If they do have experience in React Native, then this does somewhat imply that the asker is saying React Native would have solved their problems.

Zach_the_Lizard · on April 27, 2017

I think Uber uses it for its restaurant portal. Download the UberEats app for Android and open up the archive to confirm, but I think it's Java.

I'd bet their restaurant app went from Web to app, and so that likely sealed the deal.

asimpletune · on April 27, 2017

Awesome post!

fred_is_fred · on April 27, 2017

It's really irritating that Apple picked the name of an existing software product for their language. When I saw "<large Company> swift architecture" I was pretty excited to see how they were using object storage.

ktzar · on April 27, 2017

and iOS had been the name of Cisco hardware OS for ages... They don't really care.

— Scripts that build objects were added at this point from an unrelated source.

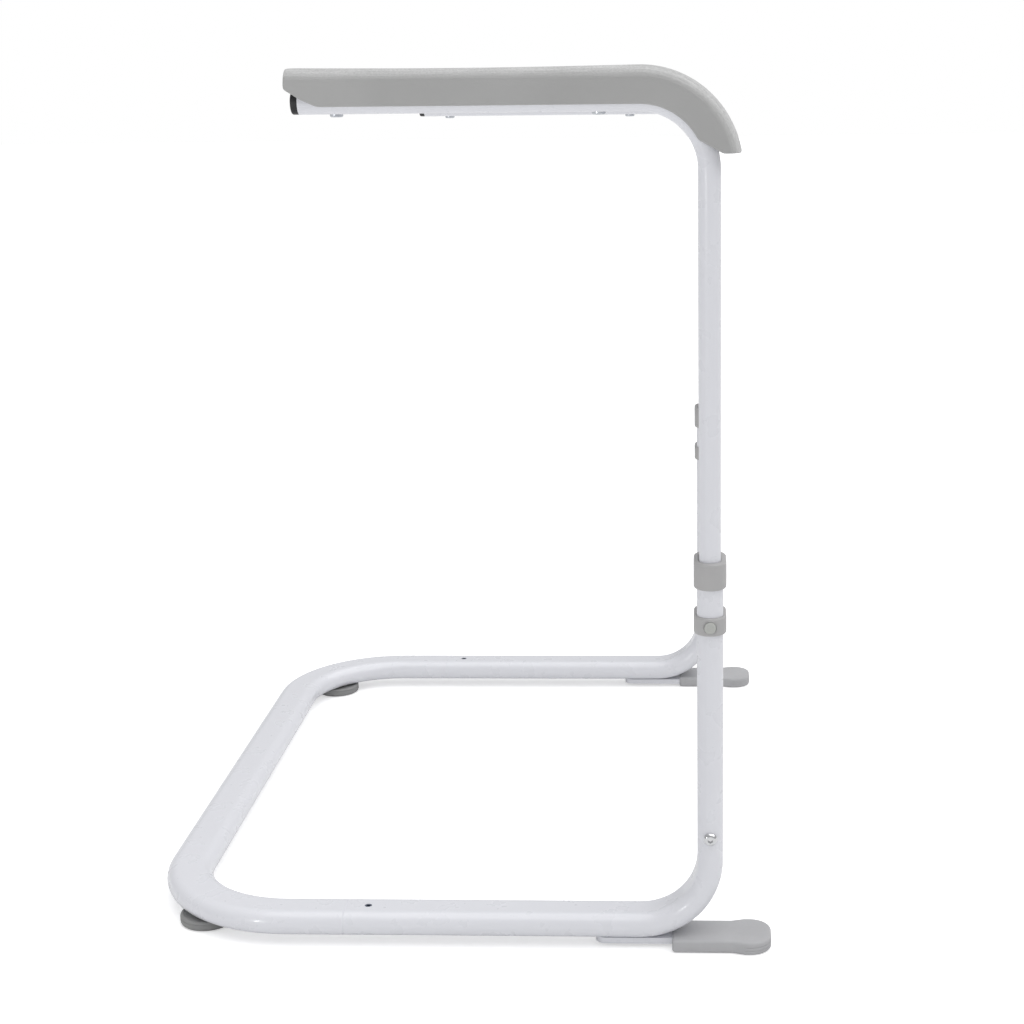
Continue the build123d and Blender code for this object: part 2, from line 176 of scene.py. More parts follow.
def noise_at(finish, place, scale, detail=3.0, stretch=(1, 1, 1)):
    """Noise over a place, with so many waves to the metre."""
    links = finish.node_tree.links
    mapping = add_node(finish, "ShaderNodeMapping", Scale=stretch)
    noise = add_node(finish, "ShaderNodeTexNoise", Scale=scale, Detail=detail)
    links.new(place, mapping.inputs["Vector"])
    links.new(mapping.outputs["Vector"], noise.inputs["Vector"])
    return noise.outputs["Fac"]


def noise_on(finish, scale, detail=3.0, stretch=(1, 1, 1)):
    """Noise over the piece's own place."""
    place = add_node(finish, "ShaderNodeTexCoord")
    return noise_at(finish, place.outputs["Object"], scale, detail, stretch)


def ramp_between(finish, factor, low, high, span=(0.35, 0.65)):
    """Goes from one number or colour to another while a factor crosses a span."""
    ramp = add_node(finish, "ShaderNodeValToRGB")
    for stop, place, value in zip(ramp.color_ramp.elements, span, (low, high)):
        stop.position = place
        stop.color = (*value, 1) if hasattr(value, "__len__") else (value, value, value, 1)
    finish.node_tree.links.new(factor, ramp.inputs["Fac"])
    return ramp.outputs["Color"]


def spread_between(finish, factor, low, high, socket):
    """Runs a shader socket between two numbers or colours as the noise goes up."""
    spread = ramp_between(finish, factor, low, high)
    finish.node_tree.links.new(spread, shader_of(finish).inputs[socket])


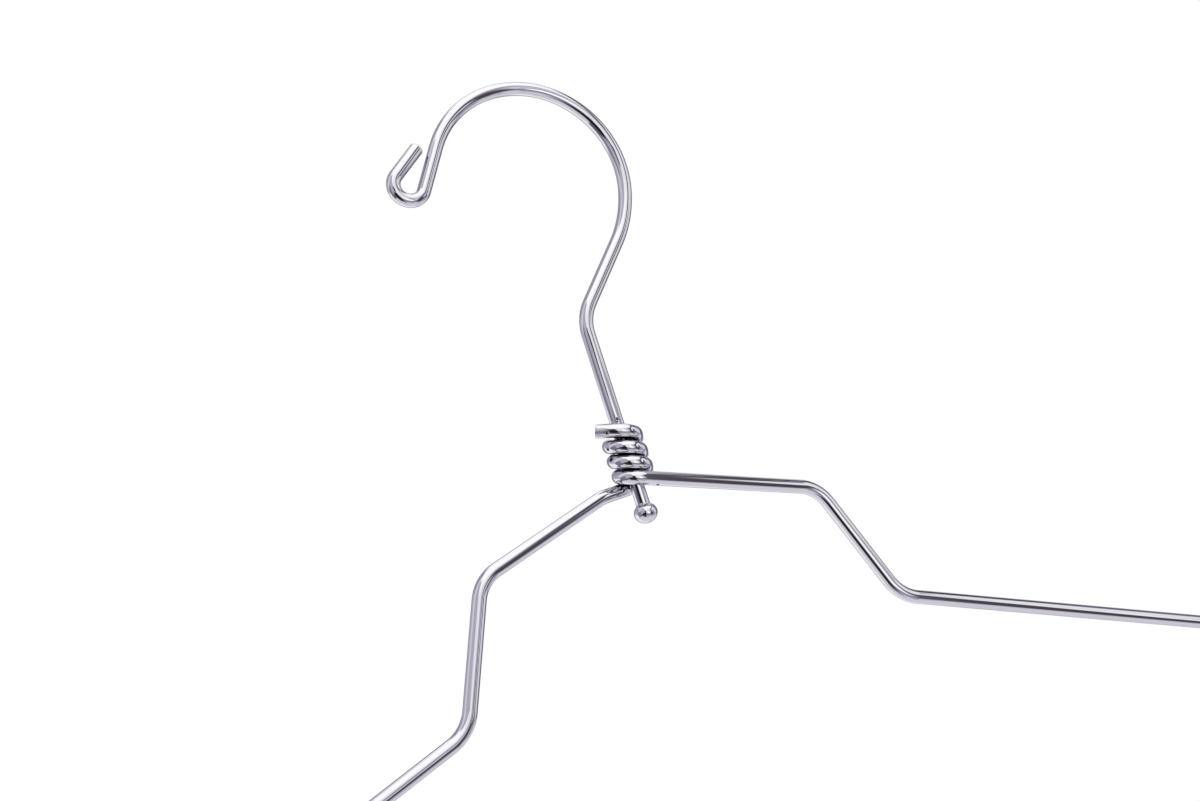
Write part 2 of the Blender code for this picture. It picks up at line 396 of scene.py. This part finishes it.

unpopular11333 · on April 27, 2017

I was hoping to find something about how the Swift architecture affected their ability to cleanly implement a tipping feature, since they've been a tad behind the curve on this very highly demanded functionality (just pinging my general group).

Humdeee · on April 27, 2017

The functionality of that feature is completely subjective and I'm sure top level management has had many, many meetings with that very topic as the headliner since the first weeks of development. They're very likely ahead of the curve.

valuearb · on April 27, 2017

Pretty sure a tipping feature would be the single worst possible feature they could ever add.